Hasta su inauguración en 1989, la pirámide del Louvre levantó ampollas entre quienes veían en esta escultura de cristal que sirve de entrada al museo parisino una profanación cultural. Pero, 30 años después, la obra de Ieoh Ming Pei es celebrada de forma unánime.
La polémica, atizada por grandes nombres en los medios de comunicación, duró muchos años, reflejo del eterno conflicto entre amantes de lo antiguo y lo moderno, como ya había sido el caso de tantas otras obras como el Centro Pompidou de París.
El país entero se involucró.
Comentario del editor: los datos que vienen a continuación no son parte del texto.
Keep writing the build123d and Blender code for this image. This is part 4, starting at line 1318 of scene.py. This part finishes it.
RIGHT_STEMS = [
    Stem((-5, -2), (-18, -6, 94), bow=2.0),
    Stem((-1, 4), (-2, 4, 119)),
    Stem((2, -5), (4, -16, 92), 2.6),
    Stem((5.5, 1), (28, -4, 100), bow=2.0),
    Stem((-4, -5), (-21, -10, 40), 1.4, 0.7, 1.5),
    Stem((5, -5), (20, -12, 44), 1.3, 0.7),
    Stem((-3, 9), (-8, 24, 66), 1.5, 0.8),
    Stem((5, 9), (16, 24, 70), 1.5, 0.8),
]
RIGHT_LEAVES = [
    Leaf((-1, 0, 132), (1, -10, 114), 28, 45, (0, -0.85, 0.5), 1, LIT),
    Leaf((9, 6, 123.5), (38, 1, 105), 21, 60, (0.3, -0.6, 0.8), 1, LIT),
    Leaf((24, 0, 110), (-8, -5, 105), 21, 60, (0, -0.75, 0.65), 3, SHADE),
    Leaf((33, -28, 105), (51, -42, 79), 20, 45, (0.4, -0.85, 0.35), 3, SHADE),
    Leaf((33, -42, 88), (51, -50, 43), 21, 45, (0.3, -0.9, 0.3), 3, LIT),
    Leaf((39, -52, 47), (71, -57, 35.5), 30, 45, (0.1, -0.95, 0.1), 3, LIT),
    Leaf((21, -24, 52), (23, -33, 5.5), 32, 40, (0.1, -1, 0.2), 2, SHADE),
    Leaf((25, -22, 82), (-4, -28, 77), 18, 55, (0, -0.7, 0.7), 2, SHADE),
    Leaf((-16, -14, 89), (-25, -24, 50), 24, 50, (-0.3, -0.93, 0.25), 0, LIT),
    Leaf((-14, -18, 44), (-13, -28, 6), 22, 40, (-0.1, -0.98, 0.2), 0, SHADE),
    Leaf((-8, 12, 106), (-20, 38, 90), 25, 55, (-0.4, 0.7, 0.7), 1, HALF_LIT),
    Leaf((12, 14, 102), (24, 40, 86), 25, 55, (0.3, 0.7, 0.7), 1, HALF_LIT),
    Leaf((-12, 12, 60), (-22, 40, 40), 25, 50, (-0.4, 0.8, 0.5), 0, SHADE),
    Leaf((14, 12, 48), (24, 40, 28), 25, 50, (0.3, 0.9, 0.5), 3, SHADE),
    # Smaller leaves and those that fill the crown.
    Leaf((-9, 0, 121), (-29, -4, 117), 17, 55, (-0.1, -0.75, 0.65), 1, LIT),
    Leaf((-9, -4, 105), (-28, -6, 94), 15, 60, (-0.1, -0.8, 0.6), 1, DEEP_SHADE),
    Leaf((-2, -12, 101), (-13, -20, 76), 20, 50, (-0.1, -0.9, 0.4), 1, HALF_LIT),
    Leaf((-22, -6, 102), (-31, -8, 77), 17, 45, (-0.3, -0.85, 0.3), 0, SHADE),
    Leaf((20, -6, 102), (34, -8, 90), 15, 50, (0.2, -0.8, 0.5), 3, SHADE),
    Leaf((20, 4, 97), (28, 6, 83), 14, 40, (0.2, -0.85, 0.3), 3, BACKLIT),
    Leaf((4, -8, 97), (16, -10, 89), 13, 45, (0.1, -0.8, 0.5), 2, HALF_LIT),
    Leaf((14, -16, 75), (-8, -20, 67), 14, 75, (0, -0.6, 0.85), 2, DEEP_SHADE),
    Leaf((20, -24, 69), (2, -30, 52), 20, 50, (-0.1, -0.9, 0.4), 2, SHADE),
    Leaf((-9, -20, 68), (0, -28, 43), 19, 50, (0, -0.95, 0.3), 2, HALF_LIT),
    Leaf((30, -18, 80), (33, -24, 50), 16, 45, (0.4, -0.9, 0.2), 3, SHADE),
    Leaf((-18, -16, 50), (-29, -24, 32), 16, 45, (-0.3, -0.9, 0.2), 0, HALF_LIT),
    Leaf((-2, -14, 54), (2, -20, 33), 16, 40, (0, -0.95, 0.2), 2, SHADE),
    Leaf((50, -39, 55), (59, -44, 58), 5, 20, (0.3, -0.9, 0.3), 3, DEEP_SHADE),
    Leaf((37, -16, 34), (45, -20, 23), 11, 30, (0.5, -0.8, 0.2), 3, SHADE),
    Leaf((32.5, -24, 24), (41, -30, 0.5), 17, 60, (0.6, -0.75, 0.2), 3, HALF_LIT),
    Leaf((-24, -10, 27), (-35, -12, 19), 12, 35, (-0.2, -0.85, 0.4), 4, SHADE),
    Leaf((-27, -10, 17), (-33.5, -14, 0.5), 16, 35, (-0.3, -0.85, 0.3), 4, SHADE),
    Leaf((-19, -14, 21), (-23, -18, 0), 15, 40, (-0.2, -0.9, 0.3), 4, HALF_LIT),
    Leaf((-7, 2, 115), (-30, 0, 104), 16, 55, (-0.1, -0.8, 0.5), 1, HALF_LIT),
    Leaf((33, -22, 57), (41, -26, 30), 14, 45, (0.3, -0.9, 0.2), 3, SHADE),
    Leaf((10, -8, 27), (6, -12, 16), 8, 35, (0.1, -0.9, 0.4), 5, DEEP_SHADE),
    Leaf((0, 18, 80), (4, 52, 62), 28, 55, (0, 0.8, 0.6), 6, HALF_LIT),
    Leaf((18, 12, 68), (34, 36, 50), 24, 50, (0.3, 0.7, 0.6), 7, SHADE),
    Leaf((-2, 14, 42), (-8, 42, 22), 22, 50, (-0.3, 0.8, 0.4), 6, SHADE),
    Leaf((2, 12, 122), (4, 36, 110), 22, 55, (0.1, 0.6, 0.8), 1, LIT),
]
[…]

Michel Laclotte, director del Louvre entre 1987 y 1995, recuerda el arrebato de un taxista en Niza (sureste): “¡Pero qué diablos están haciendo al Louvre!”.
Una entrada que es un símbolo
Todo empezó el 31 de julio de 1981, cuando Jack Lang, nuevo ministro de Cultura, escribió al presidente François Mitterrand: “Hay una idea potente: recrear el Gran Louvre destinando todo el edificio al museo”.
Pero el Ministerio de Finanzas ocupaba una parte del museo. “Es una buena idea, pero difícil de concretar como todas las buenas ideas”, dictaminó Mitterrand sobre la misma carta.
“Entonces creíamos que el poderoso ministerio no se dejaría trasladar”, comenta Jack Lang. Pero “el patio Napoleón era un estacionamiento horrible. Al museo le hacía falta una entrada central”, agrega. “Con Mitterrand, teníamos en mente contactar con Pei. El presidente admiraba sus obras en Estados Unidos”.
Michel Laclotte “revive la escena” del descubrimiento del proyecto de Pei. “Había una gran maqueta sobre la mesa. Luego, colocaron la pirámide, todo el mundo quedó seducido”.
Cuando el diario France Soir publicó la maqueta en 1984, hubo una “explosión” de críticas, que denunciaban, por ejemplo, que el Louvre se convertiría en “la casa de los muertos”, en términos de un periodista de Le Monde. Llamamientos a la “insurrección“, bromas sobre las intenciones de Mitterrand de convertirse en el primer “faraón” de Francia... se publicó incluso un libro contra la pirámide.